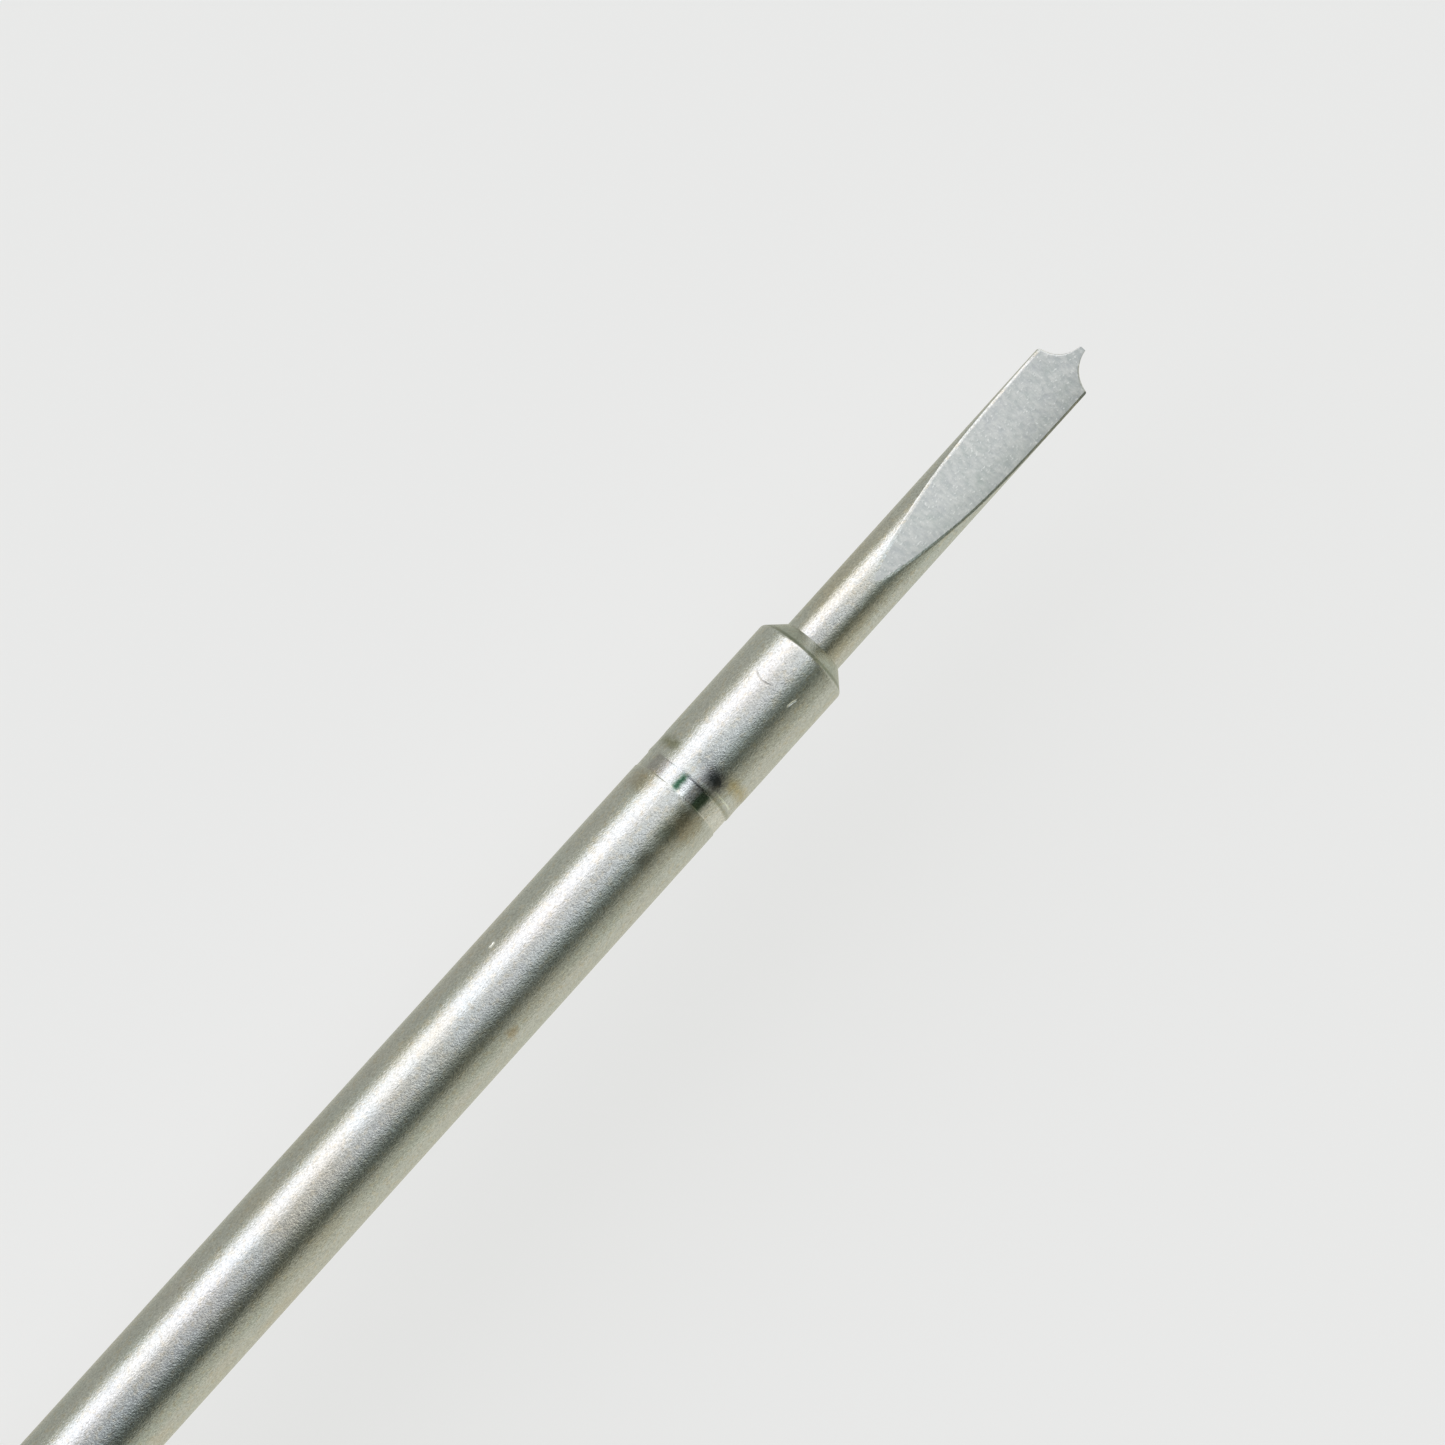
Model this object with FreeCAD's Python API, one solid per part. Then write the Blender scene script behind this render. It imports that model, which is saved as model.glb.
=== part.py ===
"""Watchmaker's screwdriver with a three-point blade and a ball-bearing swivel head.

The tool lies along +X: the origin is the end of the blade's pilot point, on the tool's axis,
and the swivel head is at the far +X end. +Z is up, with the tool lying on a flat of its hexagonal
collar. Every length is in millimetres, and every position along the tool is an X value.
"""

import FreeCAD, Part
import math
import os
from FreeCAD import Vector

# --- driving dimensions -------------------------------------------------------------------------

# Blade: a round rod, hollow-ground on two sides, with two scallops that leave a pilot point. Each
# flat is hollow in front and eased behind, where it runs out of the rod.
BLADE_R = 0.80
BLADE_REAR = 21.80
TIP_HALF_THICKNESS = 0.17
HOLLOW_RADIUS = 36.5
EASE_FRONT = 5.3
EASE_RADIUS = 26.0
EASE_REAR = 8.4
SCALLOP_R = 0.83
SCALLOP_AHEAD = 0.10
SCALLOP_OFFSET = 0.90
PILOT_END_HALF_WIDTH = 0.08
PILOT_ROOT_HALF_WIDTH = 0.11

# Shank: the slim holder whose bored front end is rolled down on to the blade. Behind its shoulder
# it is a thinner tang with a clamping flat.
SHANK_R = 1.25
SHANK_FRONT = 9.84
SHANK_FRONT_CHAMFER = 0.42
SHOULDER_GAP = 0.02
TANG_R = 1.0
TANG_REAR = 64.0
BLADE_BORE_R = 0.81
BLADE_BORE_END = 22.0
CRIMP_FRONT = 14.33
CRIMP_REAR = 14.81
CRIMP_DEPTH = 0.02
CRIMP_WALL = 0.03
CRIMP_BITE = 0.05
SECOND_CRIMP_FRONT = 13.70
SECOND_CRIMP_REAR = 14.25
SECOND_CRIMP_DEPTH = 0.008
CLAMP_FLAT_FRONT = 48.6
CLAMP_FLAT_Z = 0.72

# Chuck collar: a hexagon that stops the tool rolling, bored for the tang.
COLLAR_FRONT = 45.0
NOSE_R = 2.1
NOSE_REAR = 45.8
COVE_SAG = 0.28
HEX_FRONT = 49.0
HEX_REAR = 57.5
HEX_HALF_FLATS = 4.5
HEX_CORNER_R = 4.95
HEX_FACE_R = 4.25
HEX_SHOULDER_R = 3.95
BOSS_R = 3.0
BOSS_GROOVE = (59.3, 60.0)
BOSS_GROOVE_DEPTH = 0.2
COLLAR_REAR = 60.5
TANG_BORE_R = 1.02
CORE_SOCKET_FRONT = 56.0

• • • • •

[THE TASK] Return a word-for-word copy of the lines from the beginning of the listing to the line holding "ball-bearing swivel head.", both kept.

[RESPONSE]
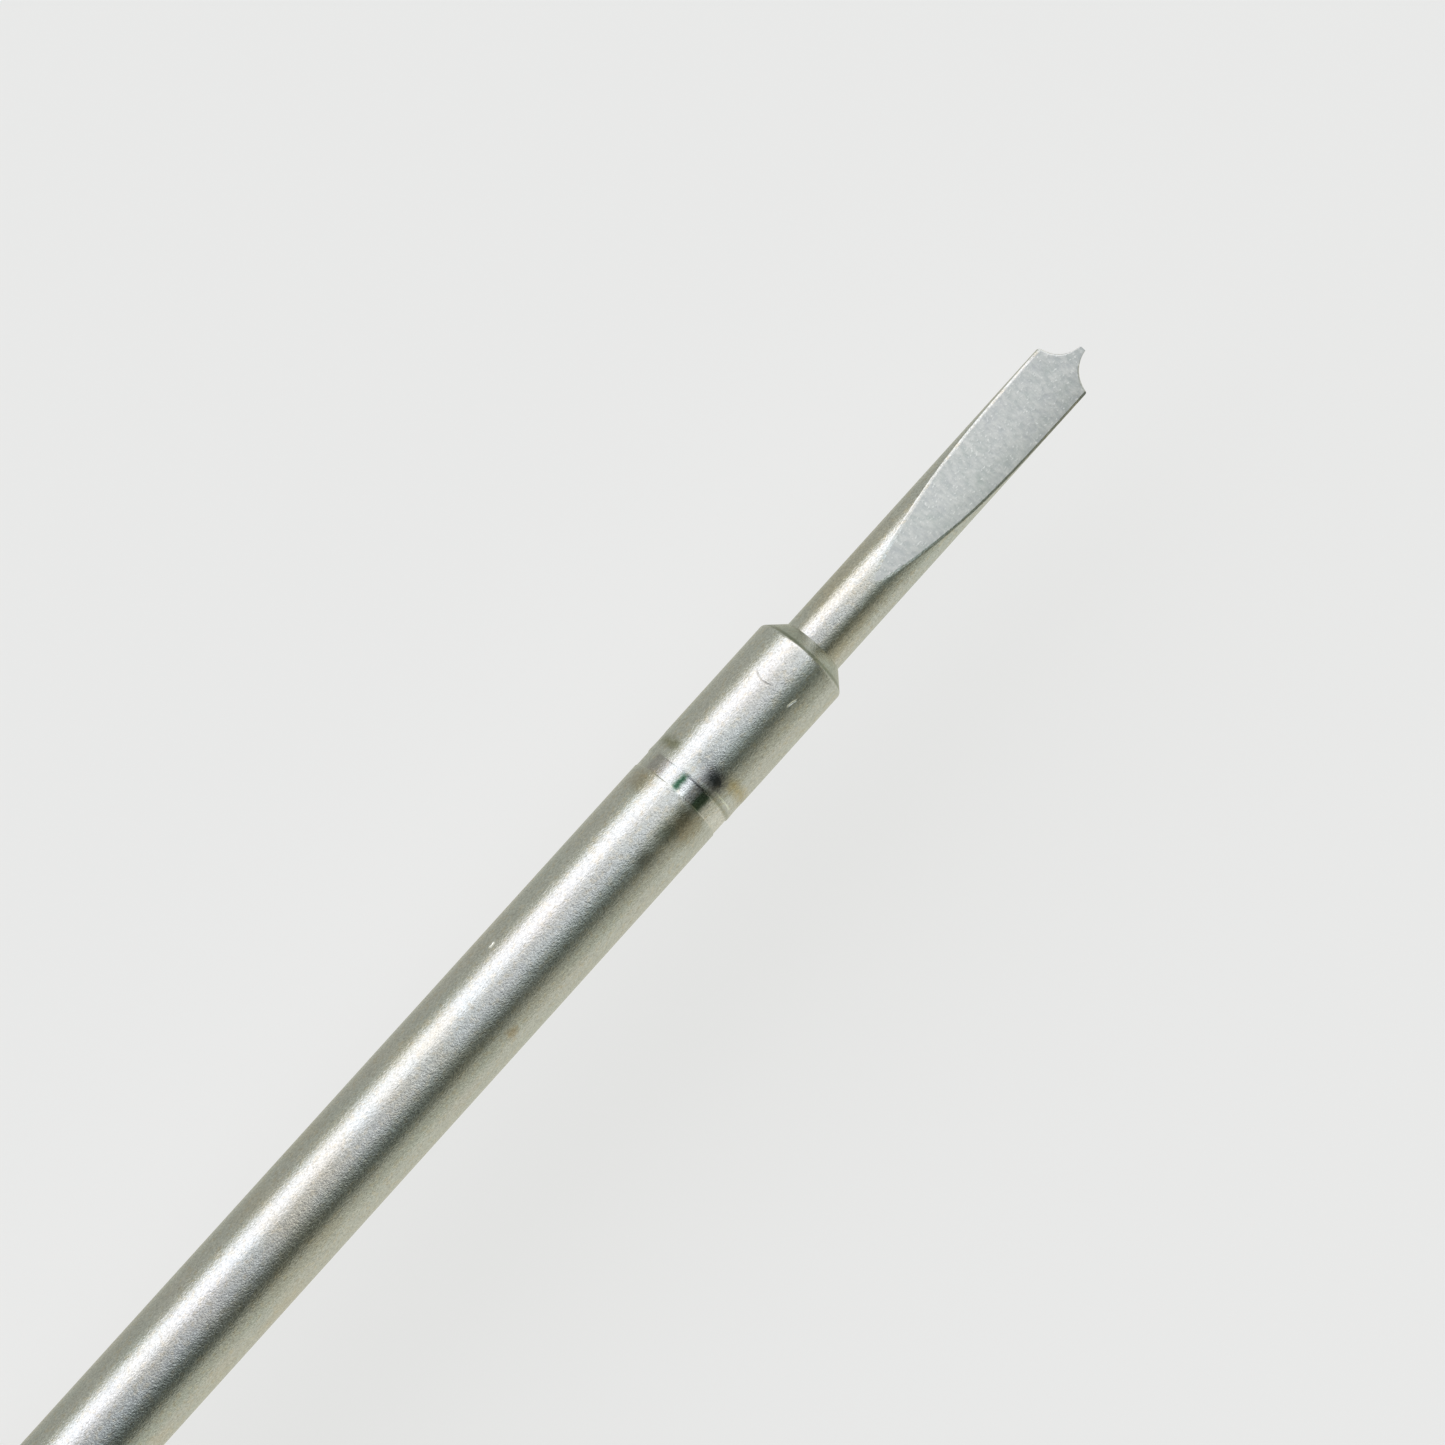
Model this object with FreeCAD's Python API, one solid per part. Then write the Blender scene script behind this render. It imports that model, which is saved as model.glb.
=== part.py ===
"""Watchmaker's screwdriver with a three-point blade and a ball-bearing swivel head.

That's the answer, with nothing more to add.